For me, lightheadedness was a big clue that something was possibly quite wrong with my body. In the fall of 2012, I started getting lightheaded anytime I stood still: waiting in line at Walgreens, chatting with friends in the kitchen, tucking my kids in bed, singing a hymn at church, scanning shelves of books at the library, looking at clothes at a store. (Hence, the stool!) I also got very lightheaded any time I lifted my arms (putting on mascara, grabbing something from a high cabinet, hugging my husband’s neck). A low moment came when I was waiting in line at Goodwill with my then-4- and 6-year-olds and slumped to a puddle on the filthy floor to avoid passing out. When asked if I was okay, my then-4-yr-old Ella put her hand on her hips and sassily told everyone, “It’s just a headache.” Um, not exactly. (More about that in a future post: Horrendous headaches were my first big clue something was wrong.)
Lightheadedness feels like I’m woozy; the world is a bit fuzzy; my body is unsteady; I need to sit or lie down!
I started telling my doctors about this, and off we went on a version of “If You Give a Mouse a Cookie.”
If your physical therapist sees how lightheaded you are during exercises, especially when you raise your hands above your head, he will refuse to treat you anymore and send you to your primary care physician.
If your primary care physician has you sit up straight and breathe in and out as he listens to your chest, you will almost pass out, and he will send you to your neurologist.
If you see your neurologist, he will suggest that you are highly anxious and prescribe Xanax. You know people with mental illnesses sometimes don’t realize they are unwell, so you think, “Hmm… maybe I’m highly anxious and just don’t realize it.” Turns out, you’re not, and Xanax doesn’t help. Repeat to yourself: POTS IS NOT ALL IN MY HEAD.
If you go to your orthopedist and tell him how raising your hands makes you lightheaded, he will have you demonstrate to compare the left side vs. the right side. When you almost pass out after keeping your right arm in the air for a few minutes (though seated), he will get very excited about this phenomenon. He will send you to a leading vascular surgeon.
If you go to the vascular surgeon, he will also get excited by how lightheaded you get, how your heart races, and how your blood pressure drops.
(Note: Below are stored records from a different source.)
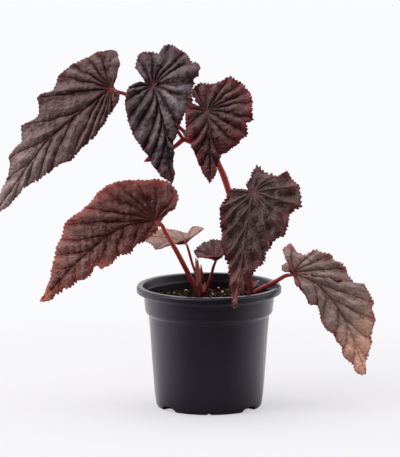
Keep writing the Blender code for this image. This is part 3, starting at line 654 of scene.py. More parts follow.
def cane_scars(route):
    """Return 0 to 1 along a route: 1 on the thin ring scar at each of the cane's nodes."""
    nodes = np.array(CANE_NODES, dtype=float)
    away = np.linalg.norm(route[:, None, :2] - nodes, axis=2).min(axis=1)
    return np.exp(-(away / 0.6) ** 2)


cane_route = smooth_line(CANE, 16)
cane_line = real_points(cane_route)
cane_scar = cane_scars(cane_route)
cane_radii = cane_route[:, 3] * (1 + 0.05 * cane_scar) * MM
cane_red = stem_material("cane_red", colour(0.030, 0.002, 0.002), colour(0.42, 0.040, 0.046))
cane_share = travelled(cane_line) / travelled(cane_line)[-1]
stem_piece("cane", cane_line, cane_radii, cane_red, ["main_cane"],
           values={"scar": 0.6 * cane_scar, "along": np.clip(cane_share / 0.30 - 0.2, 0, 1)})
print("cane:", round(travelled(cane_line)[-1] / MM), "mm long")

# %% The crown
CROWN = [
    (-6.5, 73, 5, 2.4), (-7, 83, 4, 3.6), (-7.4, 91, 2, 4.0), (-7.9, 95, 2, 3.7),
    (-8.5, 98.5, 2, 3.0), (-8.8, 100.6, 2, 2.2), (-8.9, 101.6, 2, 0.7),
]
crown_route = smooth_line(CROWN, 12)
crown_line = real_points(crown_route)
crown_red = stem_material("crown_red", colour(0.020, 0.002, 0.002), colour(0.085, 0.005, 0.006))
stem_piece("crown_shoot", crown_line, crown_route[:, 3] * MM, crown_red, ["crown"], columns=40,
           ripple=0.10, values={"scar": 0.0 * crown_route[:, 3]})

# %% [markdown]
# ## Leaf blades: the outline
#
# A begonia leaf is a lopsided heart: the stalk joins it beside a cleft, not at its edge, and the
# two halves differ. Each leaf was measured in the photo as two edges that run from the cleft to
# the tip, plus its midrib. A subdivided plane pushed about by hand would never fit that, so the
# blade is a fan: rays go from the midrib out to the edge, and the finished outline is the
# measured one by construction. Depth isn't in a photo, so four numbers shape it: lean tips the
# blade back, bow arches it, fold closes it along the midrib, and curl turns its edge back.

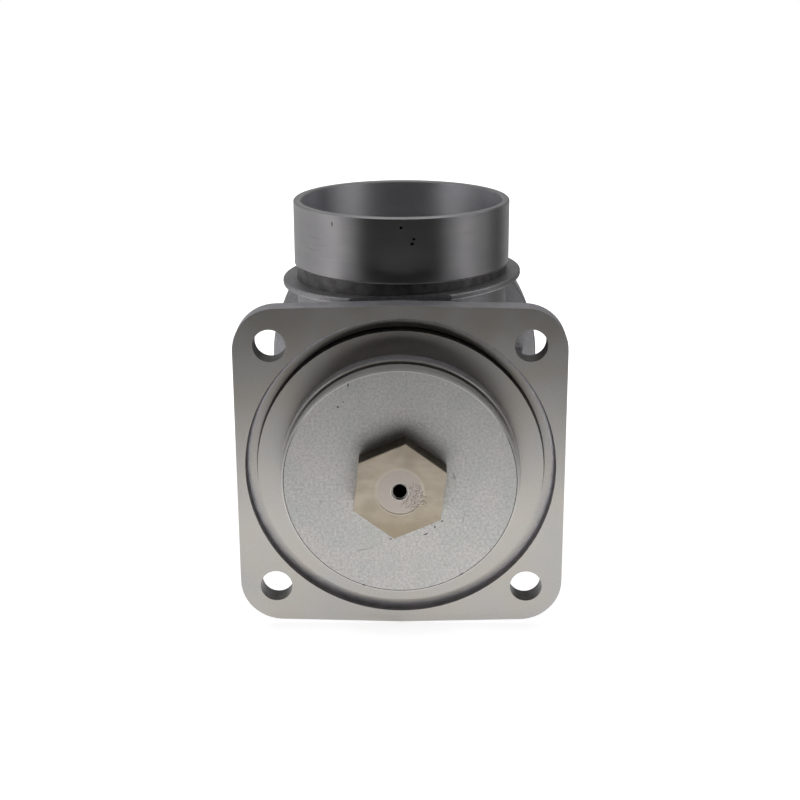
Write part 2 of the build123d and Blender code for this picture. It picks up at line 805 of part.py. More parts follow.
with BuildPart() as piston_guide_ring:
    with BuildSketch(Plane.XY):
        section(
            guide_ring_bore_d,
            cylinder_bore_d - 2 * running_gap,
            guide_ring_front,
            guide_ring_front + guide_ring_width,
        )
    revolve(axis=Axis.Y)
    with BuildSketch(facing_back(guide_ring_front)):
        Rectangle(guide_ring_split, cylinder_bore_d, align=(Align.CENTER, Align.MIN))
    extrude(amount=guide_ring_width, mode=Mode.SUBTRACT)

with BuildPart() as piston_seal:
    with BuildSketch(Plane.XY):
        section(
            piston_seal_bore_d,
            cylinder_bore_d - 2 * lip_gap,
            piston_seal_back - piston_seal_width,
            piston_seal_back,
        )
        with Locations(((piston_seal_bore_d + cylinder_bore_d) / 4, piston_seal_back)):
            RegularPolygon(seal_notch_r, 3, rotation=-90, mode=Mode.SUBTRACT)
    revolve(axis=Axis.Y)

with BuildPart() as hub_o_ring:
    with BuildSketch(Plane.XY):
        section(
            stem_thread_d,
            stem_thread_d + 2 * hub_ring_cord,
            hub_ring_front,
            hub_ring_front + hub_ring_cord,
        )
        fillet(vertices(), hub_ring_corner_r)
    revolve(axis=Axis.Y)

with BuildPart() as buffer_ring:
    with BuildSketch(Plane.XY):
        section(stem_d + 2 * hole_gap, piston_hub_d, hub_front - buffer_thickness, hub_front)
        fillet(corner(piston_hub_d, hub_front - buffer_thickness), buffer_corner_r)
    revolve(axis=Axis.Y)

with BuildPart() as piston_washer:
    with BuildSketch(Plane.XY):
        section(stem_thread_d + 2 * hole_gap, piston_washer_d, hub_back, piston_washer_back)
    revolve(axis=Axis.Y)

with BuildPart() as piston_nut:
    with BuildSketch(facing_back(piston_washer_back)):
        RegularPolygon(piston_nut_hex / 2, 6, major_radius=False)
        Circle(stem_thread_d / 2, mode=Mode.SUBTRACT)
    extrude(amount=piston_nut_height)

pieces = {
    "valve_body": valve_body,
    "rear_cover": rear_cover,
    "cover_o_ring": cover_o_ring,
    "cover_washers": cover_washers,
    "cover_screws": cover_screws,
    "port_plugs": port_plugs,
    "plug_washers": plug_washers,
    "breather_body": breather_body,
    "breather_element": breather_element,
    "guide_bush": guide_bush,
    "stem_seal": stem_seal,
    "seal_circlip": seal_circlip,
    "return_spring": return_spring,
    "valve_plate": valve_plate,
    "valve_seal_disc": valve_seal_disc,
    "seal_retainer": seal_retainer,
    "valve_bolt": valve_bolt,
    "valve_stem": valve_stem,
    "piston": piston,
    "piston_guide_ring": piston_guide_ring,
    "piston_seal": piston_seal,
    "hub_o_ring": hub_o_ring,
    "buffer_ring": buffer_ring,
    "piston_washer": piston_washer,
    "piston_nut": piston_nut,
}

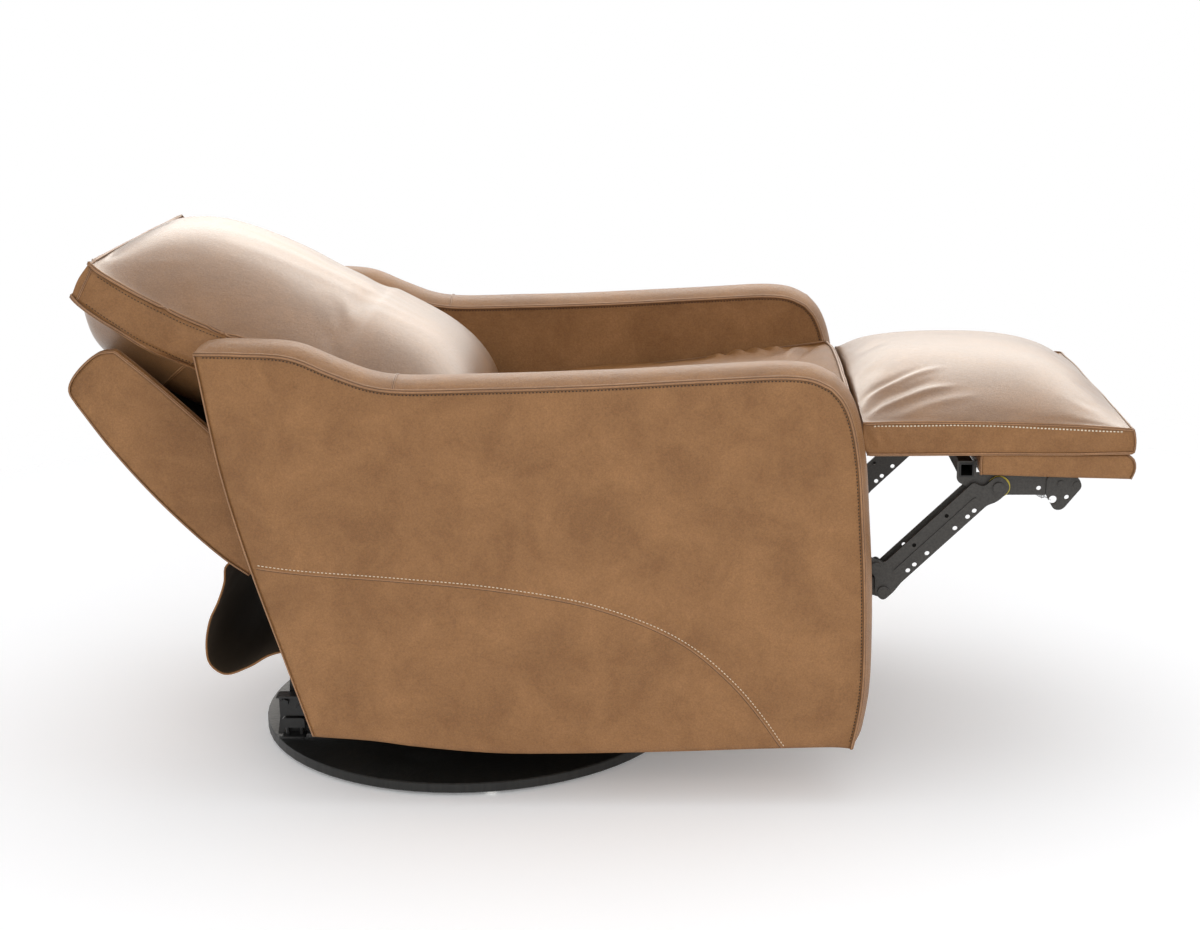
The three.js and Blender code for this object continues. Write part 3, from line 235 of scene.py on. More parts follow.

He will want to devise a test for you so he can study what’s happening. A couple weeks later, he calls to tell you you are beyond his scope, and he will make an appointment with a cardiologist.
If you go to a cardiologist to tell him about your dizzy spells, he will correct you and tell you to use the word “LIGHTHEADED.” Dizziness is more like the world is spinning around, which is not really how you feel. That was helpful. He will also say (when asked if you could have signs of POTS) that he would NOT treat POTS, because he is a CARDIOLOGIST. Oooooo-kay! (Many people with POTS are treated by cardiologists.)
If you get extremely discouraged and try a brilliant new internist, she will send you to an electrophysiologist. You will tell both of them all your symptoms, which you’ve been reluctant to share in case they think you’re crazy. (Repeat to yourself: POTS IS NOT ALL IN MY HEAD!) They will have you do a tilt table test, and after 12 minutes of standing upright, you will pass out. Your body’s mixed response will have them decide to send you to Vanderbilt University’s Autonomic Dysfunction Center. And boom, now we know! Lightheadedness DID mean something was wrong, and I have POTS and neurocardiogenic syncope (mixed dysautonomia). Turns out, my brain is not telling my body how to work properly to get enough blood to my brain, hence, lightheadedness!
You are thankful that lightheadedness, a key symptom of POTS, is often relieved by lying down. Although you are now maxed out on meds and have improved, you still get lightheaded every day while upright (though less so) and are glad you’ve learned to manage by sitting a lot, using a wheelchair, and having your trusty stool.
Have you ever gotten the runaround for a medical issue?